Researchers implanted the transcatheter intracardiac pacemaker (Micra, Medtronic) in 725 patients (mean age, 76 years; 59% men) with guideline-based indications for ventricular pacing and began the present analysis when 300 patients reached 6-month follow-up.

The aim is to reduce complications, which occur in approximately one of eight people implanted with a conventional pacemaker and are often related to the leads, Dwight Reynolds, MD, from the cardiovascular section, OU Medical Center, University of Oklahoma Health Sciences Center, Oklahoma City, said during a presentation.

“Most of the problems that we have with pacing today relate to the lead, to the device pocket and to venous access,” Reynolds said. “Transcatheter pacing systems are specifically designed to address these problems.”

The primary safety endpoint was freedom from major complications related to the system or the procedure. The primary efficacy endpoint was percentage of patients with low and stable pacing capture thresholds, defined as up to 2 V at a pulse width of 0.24 ms and an increase of up to 1.5 V from baseline. The researchers evaluated the endpoints based on historical performance goals of 83% for the safety parameters and 80% for the efficacy parameters. They also performed a post-hoc analysis comparing major complication rates to those observed in a cohort of 2,667 patients from six studies implanted with transvenous pacemakers.

According to results presented, the implantation success rate was 99.2%, with only six patients unable to receive a successfully implanted device.

The Kaplan-Meier estimate of the rate of the primary safety endpoint was 96% (95% CI, 93.9-97.3; P < .001 compared with safety performance goal), and the rate of the primary efficacy endpoint was 98.3% (95% CI, 96.1-99.5; P < .001 compared with efficacy performance goal).

Reynolds reported that 25 patients experienced 28 major complications, including one death from metabolic acidosis, but the risk was much lower than that of the transvenous pacemaker control cohort (HR = 0.49; 95% CI, 0.33-0.75). Propensity matching to a subset of the control group did not change the results (HR = 0.46; 95% CI, 0.28-0.74).

The lower risk occurred despite those receiving the leadless pacemaker being older and more likely to have hypertension, atrial fibrillation, valvular disease, diabetes, CAD and chronic obstructive pulmonary disease (COPD) than those receiving transvenous pacemakers (P = .001 for COPD; P < .001 for all others), Reynolds said.

The reduction in complications was consistent across subgroups, with trends for better results in patients without congestive HF vs. with it (P = .0828) and in patients without valvular disease vs. with it (P = .0582), he said.

Compared with controls, patients implanted with the leadless pacemaker had a 51% RR reduction for major complications, a 54% RR reduction for hospitalization and an 87% RR reduction for system revision, according to the results.

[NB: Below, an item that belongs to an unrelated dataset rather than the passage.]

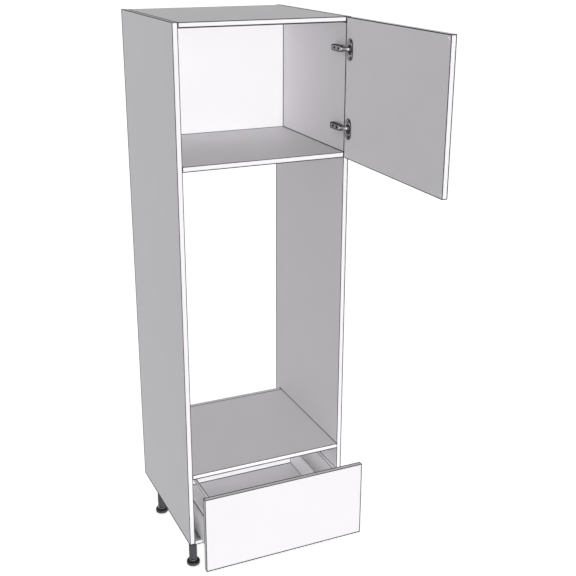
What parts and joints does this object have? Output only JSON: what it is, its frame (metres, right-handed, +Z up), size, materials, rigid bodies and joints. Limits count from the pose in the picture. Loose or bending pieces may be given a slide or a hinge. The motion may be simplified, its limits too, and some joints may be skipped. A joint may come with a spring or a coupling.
{
  "type": "oven housing cabinet",
  "caption": "Tall kitchen cabinet for built-in ovens: a cupboard with a side-hung door above, an open oven bay, a metal-sided drawer below, and adjustable legs.",
  "frame": {"origin": "on the oven shelf's top face, midway across the cabinet and midway between the front and rear edges of its side panels", "axes": "+Z up, +X to the right seen from the front, the front faces -Y"},
  "size_m": [0.6, 1.1655, 1.97],
  "materials": {
    "board": "white melamine-faced chipboard, satin",
    "drawer_steel": "light grey powder coat",
    "runner_steel": "zinc-plated",
    "hinge_steel": "nickel-plated, satin",
    "screw_steel": "dark nickel-plated",
    "leg_plastic": "moulded dark grey plastic",
    "buffer_plastic": "clear grey soft plastic"
  },
  "bodies": {
    "carcass": {"side_panel_left": "board", "side_panel_right": "board", "top_panel": "board", "upper_shelf": "board", "oven_shelf": "board", "bottom_panel": "board", "upper_back_panel": "board", "lower_back_panel": "board", "leg_socket_front_left": "leg_plastic", "leg_socket_front_right": "leg_plastic", "leg_socket_rear_left": "leg_plastic", "leg_socket_rear_right": "leg_plastic", "leg_tube_front_left": "leg_plastic", "leg_tube_front_right": "leg_plastic", "leg_tube_rear_left": "leg_plastic", "leg_tube_rear_right": "leg_plastic", "hinge_plate_lower": "hinge_steel", "hinge_plate_upper": "hinge_steel", "hinge_arm_lower": "hinge_steel", "hinge_arm_upper": "hinge_steel", "adjusting_screw_lower_front": "screw_steel", "adjusting_screw_lower_rear": "screw_steel", "adjusting_screw_upper_front": "screw_steel", "adjusting_screw_upper_rear": "screw_steel", "runner_cabinet_member_left": "runner_steel", "runner_cabinet_member_right": "runner_steel"},
    "door": {"door_panel": "board", "door_buffer_lower": "buffer_plastic", "door_buffer_upper": "buffer_plastic", "hinge_cup_lower": "hinge_steel", "hinge_cup_upper": "hinge_steel", "cup_screw_lower_1": "screw_steel", "cup_screw_lower_2": "screw_steel", "cup_screw_upper_1": "screw_steel", "cup_screw_upper_2": "screw_steel"},
    "outer_links": {"hinge_outer_link_lower": "hinge_steel", "hinge_outer_link_upper": "hinge_steel"},
    "inner_links": {"hinge_inner_link_lower": "hinge_steel", "hinge_inner_link_upper": "hinge_steel"},
    "drawer": {"drawer_front": "board", "drawer_floor": "board", "drawer_back": "board", "drawer_side_left": "drawer_steel", "drawer_side_right": "drawer_steel", "gallery_rail_left": "drawer_steel", "gallery_rail_right": "drawer_steel", "front_bracket_left": "drawer_steel", "front_bracket_right": "drawer_steel", "back_bracket_left": "drawer_steel", "back_bracket_right": "drawer_steel", "runner_drawer_member_left": "runner_steel", "runner_drawer_member_right": "runner_steel"},
    "runner_middle_left": {"runner_middle_member_left": "runner_steel"},
    "runner_middle_right": {"runner_middle_member_right": "runner_steel"},
    "foot_front_left": {"leg_foot_front_left": "leg_plastic"},
    "foot_front_right": {"leg_foot_front_right": "leg_plastic"},
    "foot_rear_left": {"leg_foot_rear_left": "leg_plastic"},
    "foot_rear_right": {"leg_foot_rear_right": "leg_plastic"}
  },
  "joints": [
    {"name": "door_hinge", "type": "hinge", "parent": "carcass", "child": "door", "pos_m": [0.29325, -0.29425, 1.308], "axis": [0, 0, 1], "range_deg": [-90, 20]},
    {"name": "outer_link_pivot", "type": "hinge", "parent": "carcass", "child": "outer_links", "pos_m": [0.2653, -0.2797, 1.308], "axis": [0, 0, 1], "range_deg": [-7, 31]},
    {"name": "inner_link_pivot", "type": "hinge", "parent": "carcass", "child": "inner_links", "pos_m": [0.2708, -0.2822, 1.308], "axis": [0, 0, 1], "range_deg": [-7, 31]},
    {"name": "drawer_slide", "type": "slide", "parent": "carcass", "child": "drawer", "axis": [0, -1, 0], "range_m": [-0.148, 0.292]},
    {"name": "runner_slide_left", "type": "slide", "parent": "carcass", "child": "runner_middle_left", "axis": [0, -1, 0], "range_m": [-0.075, 0.147]},
    {"name": "runner_slide_right", "type": "slide", "parent": "carcass", "child": "runner_middle_right", "axis": [0, -1, 0], "range_m": [-0.075, 0.147]},
    {"name": "foot_slide_front_left", "type": "slide", "parent": "carcass", "child": "foot_front_left", "axis": [0, 0, -1], "range_m": [-0.005, 0.02]},
    {"name": "foot_slide_front_right", "type": "slide", "parent": "carcass", "child": "foot_front_right", "axis": [0, 0, -1], "range_m": [-0.005, 0.02]},
    {"name": "foot_slide_rear_left", "type": "slide", "parent": "carcass", "child": "foot_rear_left", "axis": [0, 0, -1], "range_m": [-0.005, 0.02]},
    {"name": "foot_slide_rear_right", "type": "slide", "parent": "carcass", "child": "foot_rear_right", "axis": [0, 0, -1], "range_m": [-0.005, 0.02]}
  ],
  "couplings": [
    {"joint": "outer_link_pivot", "follows": "door_hinge", "ratio": -0.343},
    {"joint": "inner_link_pivot", "follows": "door_hinge", "ratio": -0.343},
    {"joint": "runner_slide_left", "follows": "drawer_slide", "ratio": 0.5},
    {"joint": "runner_slide_right", "follows": "drawer_slide", "ratio": 0.5}
  ]
}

Mean pacing capture threshold for the leadless pacemaker was 0.63 V at 0.24 ms at implant and 0.54 V at 0.24 ms at 6 months, according to the researchers, who estimated median battery longevity as 12.5 years.

Mean R-wave amplitude was 11.2 mV at implant and 15.3 mV at 6 months, whereas mean pacing impedance was 724 ohm at implant and 627 ohm at 6 months.

“The concept of transcatheter leadless pacing has been a vision for the past 35 years, and it looks as though we’re finally getting there,” Reynolds said. – by Erik Swain

References:

Reynolds D, et al. CS.02: Cutting Edge Technologies in EP. Presented at: American Heart Association Scientific Sessions; Nov. 7-11, 2015; Orlando, Fla.

Reynolds D, et al. N Engl J Med. 2015;doi:10.1056/NEJMoa1511643.

Disclosure: The study was funded by Medtronic. Reynolds reports consulting for Medtronic. See the full study for a list of the other authors’ relevant financial disclosures.